Is it cheaper to build an attached garage or a detached one? Attached garages typically cost 10 to 15 percent less than detached because they share a wall with the existing house, reducing foundation, framing, and siding expenses. The shared wall also simplifies utility connections — electrical, plumbing, and HVAC tie into existing systems more easily.

Should I match the new garage roofline to my existing house? Yes, whenever possible. Matching the roof pitch, shingle style, and fascia trim makes the addition look original rather than bolted on. A mismatched roofline is the single most common visual mistake in garage additions and the hardest to fix after construction.

Which permits do I need for an attached garage addition? Most jurisdictions require a building permit, structural engineering review, and inspections at foundation, framing, electrical, and final stages. If the addition changes the home's footprint, you may also need a zoning variance or site plan approval. Adding a living space above the garage triggers additional requirements — fire separation, egress windows, and separate smoke detectors.

Can I convert my existing attached garage into living space and build a new one? Absolutely. Converting the old garage into a family room, bedroom, or office while building a new garage alongside is a popular approach. The key is ensuring the old garage floor gets leveled, insulated, and finished to match interior standards — including addressing the step-down that most garage floors have relative to the house.

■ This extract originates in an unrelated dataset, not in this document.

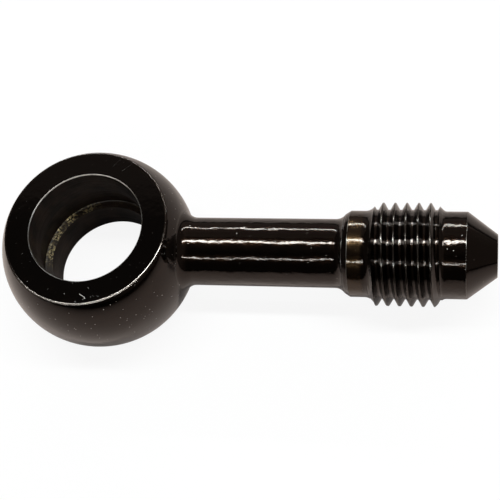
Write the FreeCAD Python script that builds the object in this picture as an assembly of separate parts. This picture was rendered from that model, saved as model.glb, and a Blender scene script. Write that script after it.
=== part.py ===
# Banjo fitting: one turned piece of black plated steel.
# The eye is a ball cut flat on both sides, and a banjo bolt passes through its bore.
# A neck leads from the eye to a threaded stem, whose cone seals against a flared tube or hose end.
# One passage runs from the cone's tip into the groove inside the eye.
# Origin: centre of the bore, halfway between the sealing faces.
# +Z runs along the bore, and +X runs along the neck towards the cone.
import FreeCAD, Part
import math
import os

# Driving sizes, in millimetres and degrees

# Eye
eye_diameter = 18.4
eye_thickness = 10.2
face_edge_break = 0.08
bore_diameter = 10.7
bore_chamfer = 0.09
groove_width = 3.4
groove_depth = 0.75

# Neck, from the bore's axis to the collar's edge
neck_diameter = 6.3
neck_reach = 23.93
neck_root_fillet = 1.3
shoulder_fillet = 1.16
shoulder_lean = 52.0

# Collar, from its edge to the first full thread
collar_diameter = 7.84
collar_length = 2.31
collar_chamfer = 0.31
collar_chamfer_angle = 32.0
flare_fillet = 1.1
flare_lean = 70.0

# Thread, 3/8-24 UNF, right-handed
# Clocking is the angle from +Y towards +Z at which a groove crosses the first full thread.
thread_diameter = 9.34
thread_length = 5.31
thread_pitch = 25.4 / 24
thread_angle = 60.0
thread_crest_flat = 0.13
thread_root_flat = 0.2
thread_clocking = 10.0
thread_end_angle = 44.0

# Land and cone, from the last full thread to the tip
land_diameter = 7.84
land_length = 2.8
land_fillet = 0.5
cone_angle = 37.0

# Passage, and the wall left around it at the tip
passage_diameter = 3.2
passage_chamfer = 0.08
tip_wall = 0.32

# Radii that follow from the diameters
eye_radius = eye_diameter / 2
bore_radius = bore_diameter / 2
neck_radius = neck_diameter / 2
collar_radius = collar_diameter / 2
thread_radius = thread_diameter / 2
land_radius = land_diameter / 2
passage_radius = passage_diameter / 2
tip_radius = passage_radius + tip_wall

# Places along the stem that follow from the lengths
thread_start = neck_reach + collar_length
thread_end = thread_start + thread_length
cone_start = thread_end + land_length

# How far a cutter reaches past the surface that it opens
overshoot = 1.0

ORIGIN = FreeCAD.Vector(0, 0, 0)
X_AXIS = FreeCAD.Vector(1, 0, 0)
Z_AXIS = FreeCAD.Vector(0, 0, 1)


def tangent(degrees):
    return math.tan(math.radians(degrees))


def rounded_profile(corners):
    """Closed wire in the XY plane through (x, y, radius) corners, with an arc at each corner.

    Where two arcs need more than the side between them, both shrink in proportion.
    """
    corners = [c for i, c in enumerate(corners) if math.dist(c[:2], corners[i - 1][:2]) > 1e-6]
    points = [FreeCAD.Vector(x, y, 0) for x, y, _ in corners]
    count = len(points)
    half_angles = []
    for i, point in enumerate(points):
        corner_angle = (points[i - 1] - point).getAngle(points[(i + 1) % count] - point)
        half_angles.append(min(corner_angle / 2, math.radians(89.99)))
    wanted = [radius / math.tan(half) for (_, _, radius), half in zip(corners, half_angles)]
    room = []
    for i, point in enumerate(points):
        side = point.distanceToPoint(points[(i + 1) % count])
        needed = wanted[i] + wanted[(i + 1) % count]
        room.append(min(1.0, side / needed) if needed else 1.0)

    arcs = []
    for i, point in enumerate(points):
        reach = wanted[i] * min(room[i - 1], room[i])
        radius = reach * math.tan(half_angles[i])
        back = (points[i - 1] - point).normalize()
        on = (points[(i + 1) % count] - point).normalize()
        depth = radius / math.sin(half_angles[i]) - radius
        middle = point + (back + on).normalize() * depth if radius else point
        arcs.append((point + back * reach, middle, point + on * reach))

    edges = []
    for i, (start, middle, end) in enumerate(arcs):
        if start.distanceToPoint(end) > 1e-6:
            edges.append(Part.Arc(start, middle, end).toShape())
        following = arcs[(i + 1) % count][0]
        if end.distanceToPoint(following) > 1e-6:
            edges.append(Part.LineSegment(end, following).toShape())
    return Part.Wire(edges)


def turned(profile, axis):
    return Part.Face(profile).revolve(ORIGIN, axis, 360)


def ball_radius_at(height):
    """Radius of the eye's round flank at a height above or below the middle."""
    return math.sqrt(eye_radius ** 2 - height ** 2)


def eye_blank():
    """Solid flattened ball about +Z, before the bore is cut. Its seam is away from the neck."""
    half = eye_thickness / 2
    shoulder = half - face_edge_break
    face_radius = ball_radius_at(shoulder) - 2 * face_edge_break
    low, high = FreeCAD.Vector(0, 0, -half), FreeCAD.Vector(0, 0, half)
    low_rim, high_rim = FreeCAD.Vector(-face_radius, 0, -half), FreeCAD.Vector(-face_radius, 0, half)
    low_end = FreeCAD.Vector(-ball_radius_at(shoulder), 0, -shoulder)
    high_end = FreeCAD.Vector(-ball_radius_at(shoulder), 0, shoulder)
    flank = Part.Arc(low_end, FreeCAD.Vector(-eye_radius, 0, 0), high_end).toShape()
    sides = Part.makePolygon([high_end, high_rim, high, low, low_rim, low_end])
    return turned(Part.Wire([flank] + sides.Edges), Z_AXIS)


def stem_blank():
    """Neck, collar, plain thread cylinder, land and cone, turned about +X from the bore's centre."""
    step = collar_radius - neck_radius
    chamfer = math.copysign(min(collar_chamfer, 0.4 * abs(step)), step)
    crease_radius = collar_radius - chamfer
    crease_x = neck_reach - abs(chamfer) / tangent(collar_chamfer_angle)
    shoulder_x = crease_x - abs(crease_radius - neck_radius) / tangent(shoulder_lean)
    flare_x = thread_start - abs(thread_radius - collar_radius) / tangent(flare_lean)
    land_x = thread_end + abs(thread_radius - land_radius) / tangent(thread_end_angle)
    tip_x = cone_start + abs(land_radius - tip_radius) / tangent(cone_angle)
    profile = rounded_profile([
        (0, 0, 0),
        (0, neck_radius, 0),
        (shoulder_x, neck_radius, shoulder_fillet),
        (crease_x, crease_radius, 0),
        (neck_reach, collar_radius, 0),
        (flare_x, collar_radius, flare_fillet),
        (thread_start, thread_radius, 0),
        (thread_end, thread_radius, 0),
        (land_x, land_radius, land_fillet),
        (cone_start, land_radius, 0),
        (tip_x, tip_radius, 0),
        (tip_x, 0, 0),
    ])
    return turned(profile, X_AXIS), tip_x


def thread_groove():
    """Right-handed helical V groove about +X, which runs out in the flare and in the end chamfer."""
    lean = tangent(thread_angle / 2)
    depth = (thread_pitch - thread_crest_flat - thread_root_flat) / (2 * lean)
    lift = thread_crest_flat / (4 * lean)
    root_half = thread_root_flat / 2
    mouth_half = root_half + (depth + lift) * lean
    root = thread_radius - depth
    mouth = thread_radius + lift
    section = Part.makePolygon([
        FreeCAD.Vector(mouth, 0, -mouth_half),
        FreeCAD.Vector(root, 0, -root_half),
        FreeCAD.Vector(root, 0, root_half),
        FreeCAD.Vector(mouth, 0, mouth_half),
        FreeCAD.Vector(mouth, 0, -mouth_half),
    ])
    run_in = thread_pitch
    run_out = depth / tangent(thread_end_angle) + thread_pitch
    length = run_in + thread_length + run_out
    helix = Part.makeLongHelix(thread_pitch, length, thread_radius, 0, False)
    groove = helix.makePipeShell([section], True, True)
    groove.rotate(ORIGIN, Z_AXIS, thread_clocking)
    # Turning the axes in a ring lays the helix along +X, with its start angle counted from +Y.
    groove.rotate(ORIGIN, FreeCAD.Vector(1, 1, 1), 120)
    groove.translate(X_AXIS * (thread_start - run_in))
    return groove


def bore_cutter():
    """Bore, edge chamfers and inner groove, about +Z."""
    half = eye_thickness / 2
    upper = [
        (bore_radius + groove_depth, groove_width / 2),
        (bore_radius, groove_width / 2),
        (bore_radius, half - bore_chamfer),
        (bore_radius + bore_chamfer + overshoot, half + overshoot),
        (0, half + overshoot),
    ]
    lower = [(radius, -height) for radius, height in reversed(upper)]
    points = [FreeCAD.Vector(-radius, 0, height) for radius, height in lower + upper]
    return turned(Part.makePolygon(points + points[:1]), Z_AXIS)


def passage_cutter(tip_x):
    """Passage from the bore's centre to the tip, with a chamfered mouth, about +X."""
    profile = rounded_profile([
        (0, 0, 0),
        (0, passage_radius, 0),
        (tip_x - passage_chamfer, passage_radius, 0),
        (tip_x + overshoot, passage_radius + passage_chamfer + overshoot, 0),
        (tip_x + overshoot, 0, 0),
    ])
    return turned(profile, X_AXIS)


def is_neck_root(edge):
    """True on the circle where the neck leaves the ball."""
    on_neck = all(
        abs(math.hypot(vertex.Y, vertex.Z) - neck_radius) < 1e-3 for vertex in edge.Vertexes
    )
    return on_neck and edge.BoundBox.XMax < eye_radius and edge.BoundBox.YLength > neck_radius


def banjo_fitting():
    stem, tip_x = stem_blank()
    body = eye_blank().fuse(stem).removeSplitter()
    # A larger root fillet would reach the edge of a sealing face.
    shoulder = eye_thickness / 2 - face_edge_break
    widest = eye_radius * (shoulder - neck_radius) / (eye_radius - shoulder)
    root_edges = [edge for edge in body.Edges if is_neck_root(edge)]
    body = body.makeFillet(min(neck_root_fillet, 0.9 * widest), root_edges)
    body = body.cut(bore_cutter())
    body = body.cut(passage_cutter(tip_x))
    body = body.cut(thread_groove())
    return body.Solids[0]


os.makedirs("parts", exist_ok=True)
fitting = banjo_fitting()
fitting.exportStep("parts/banjo_fitting.step")
print("valid:", fitting.isValid(), "volume in mm3:", round(fitting.Volume, 2), fitting.BoundBox)
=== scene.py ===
import math

import bmesh
import bpy
from bpy.props import FloatProperty, FloatVectorProperty, IntProperty, PointerProperty
from mathutils import Matrix, Vector


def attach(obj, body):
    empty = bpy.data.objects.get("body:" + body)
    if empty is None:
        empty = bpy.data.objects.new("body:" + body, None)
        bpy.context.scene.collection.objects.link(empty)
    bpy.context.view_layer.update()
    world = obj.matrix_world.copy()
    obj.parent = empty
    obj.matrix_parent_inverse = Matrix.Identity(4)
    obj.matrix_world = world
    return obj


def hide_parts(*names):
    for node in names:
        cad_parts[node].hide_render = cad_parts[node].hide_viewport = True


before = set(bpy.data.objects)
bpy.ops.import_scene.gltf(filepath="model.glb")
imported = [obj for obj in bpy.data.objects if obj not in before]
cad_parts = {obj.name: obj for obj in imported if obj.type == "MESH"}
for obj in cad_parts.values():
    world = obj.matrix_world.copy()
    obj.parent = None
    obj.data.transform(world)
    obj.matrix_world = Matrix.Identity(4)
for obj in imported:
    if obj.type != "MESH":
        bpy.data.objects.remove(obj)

bl_info = {
    "name": "Banjo Fitting",
    "version": (1, 0, 0),
    "blender": (4, 5, 0),
    "location": "View3D > Sidebar > Banjo Fitting",
    "description": "Turns, bores, threads and plates a banjo fitting, and lights it in a small studio",
    "category": "Add Mesh",
}

MM = 0.001
CAD_NODE = "banjo_fitting"
FITTING_NAME = "plated_banjo_fitting"

# Marks that the photo shows: a smudge on the bore's wall, and hairlines on the upper face between
# two (x, y) points in millimetres. The first two hairlines make a small V.
SMUDGE_PLACE = (-0.2 * MM, 5.35 * MM, 2.42 * MM)
HAIRLINES = (
    ((0.57, -6.57), (1.16, -6.94)),
    ((1.16, -6.94), (0.91, -7.13)),
    ((1.79, 6.21), (2.55, 7.19)),
    ((2.76, 5.79), (3.65, 6.54)),
)
# Directions of the painted glint in the groove, of the painted highlight on the bore's edge and of the
# painted highlight on the face rims
GROOVE_GLINT_SIDE = (-0.97, 0.25, 0.0)
EDGE_HIGHLIGHT_SIDE = (-0.26, 0.97, 0.0)
RIM_HIGHLIGHT_SIDE = (0.0, -1.0, 0.0)

# Facets along the ball, the root fillet and the small arcs, and steps per turn of the thread
BALL_STEPS = 72
ROOT_STEPS = 12
STEM_ARC_STEPS = 10
GROOVE_ARC_STEPS = 5
THREAD_STEPS = 120
MERGE_DISTANCE = 1e-7

# A face centre this close to a surface is taken to lie on it.
NEAR = 0.015 * MM


def length(name, millimetres, description):
    """A length property whose default is given in millimetres."""
    return FloatProperty(
        name=name, description=description, default=millimetres * MM,
        min=0.0, unit="LENGTH", precision=5,
    )


def angle(name, degrees, description):
    """An angle property whose default is given in degrees."""
    return FloatProperty(
        name=name, description=description, default=math.radians(degrees), subtype="ANGLE",
    )


def colour(name, value, description):
    """A linear colour property."""
    return FloatVectorProperty(
        name=name, description=description, default=value,
        size=3, min=0.0, max=1.0, subtype="COLOR",
    )


class EyeSizes(bpy.types.PropertyGroup):
    """Sizes of the flattened ball and of the bore through it"""

    ball_radius: length("Ball radius", 9.2, "Radius of the eye's round flank")
    half_thickness: length("Half thickness", 5.1, "From the middle of the eye to a sealing face")
    face_edge: length("Face edge", 0.08, "Height of the broken edge round a sealing face")
    bore_radius: length("Bore radius", 5.35, "Radius of the bore for the banjo bolt")
    bore_edge: length("Bore edge", 0.09, "Size of the broken edge at each end of the bore")
    groove_radius: length("Groove radius", 6.1, "Radius of the groove's floor inside the bore")
    groove_half_width: length(
        "Groove half width", 1.7, "From the middle of the eye to a groove wall",
    )
    groove_corner: length("Groove corner", 0.2, "Radius left by the tool in the groove's corners")
    root_fillet: length("Root fillet", 1.3, "Rolling fillet between the ball and the neck")


class StemSizes(bpy.types.PropertyGroup):
    """Sizes of the neck, collar, land and cone"""

    neck_radius: length("Neck radius", 3.15, "Radius of the plain neck")
    neck_reach: length("Neck reach", 23.93, "From the bore's axis to the collar's edge")
    shoulder_fillet: length("Shoulder fillet", 1.16, "Radius of the hollow below the collar")
    shoulder_lean: angle("Shoulder lean", 52.0, "Slope where the hollow meets the collar")
    collar_radius: length("Collar radius", 3.92, "Radius of the collar behind the thread")
    collar_length: length("Collar length", 2.31, "From the collar's edge to the first full thread")
    collar_chamfer: length("Collar chamfer", 0.31, "Radial height of the collar's chamfer")
    chamfer_lean: angle("Chamfer lean", 32.0, "Slope of the collar's chamfer")
    flare_fillet: length("Flare fillet", 1.1, "Radius of the hollow that leads up to the thread")
    flare_lean: angle("Flare lean", 70.0, "Slope at which that hollow meets the thread")
    land_radius: length("Land radius", 3.92, "Radius of the plain land before the cone")
    land_length: length("Land length", 2.8, "From the last full thread to the cone")
    land_fillet: length("Land fillet", 0.5, "Radius between end chamfer and land")
    cone_lean: angle("Cone angle", 37.0, "Angle between the sealing cone and the axis")
    cone_edge: length("Cone edge", 0.15, "Radius on the edge between the land and the cone")
    tip_wall: length("Tip wall", 0.32, "Wall left round the passage at the tip")
    tip_edge: length("Tip edge", 0.12, "Radius on the tip's outer edge")
    passage_radius: length("Passage radius", 1.6, "Radius of the passage along the stem")
    passage_edge: length("Passage edge", 0.08, "Broken edge at the passage's mouth")
    fine_edge: length("Fine edge", 0.04, "Radius left on the collar's edges by plating")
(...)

What is the average cost per square foot for a garage addition? Costs vary by region and finish level, but expect $50 to $80 per square foot for a basic unfinished garage, $80 to $120 for a finished and insulated garage, and $120 to $200 or more if adding a bonus room or living space above. Foundation type, roofing material, and local labor rates drive the final number significantly.


Building an attached garage addition is one of the rare home improvements that pays for itself in both daily convenience and resale value. Start by identifying your primary need — vehicle shelter, workshop space, storage, or bonus living area — and let that need drive every design decision. The best additions feel like they were always part of the house, not a weekend afterthought bolted to the side.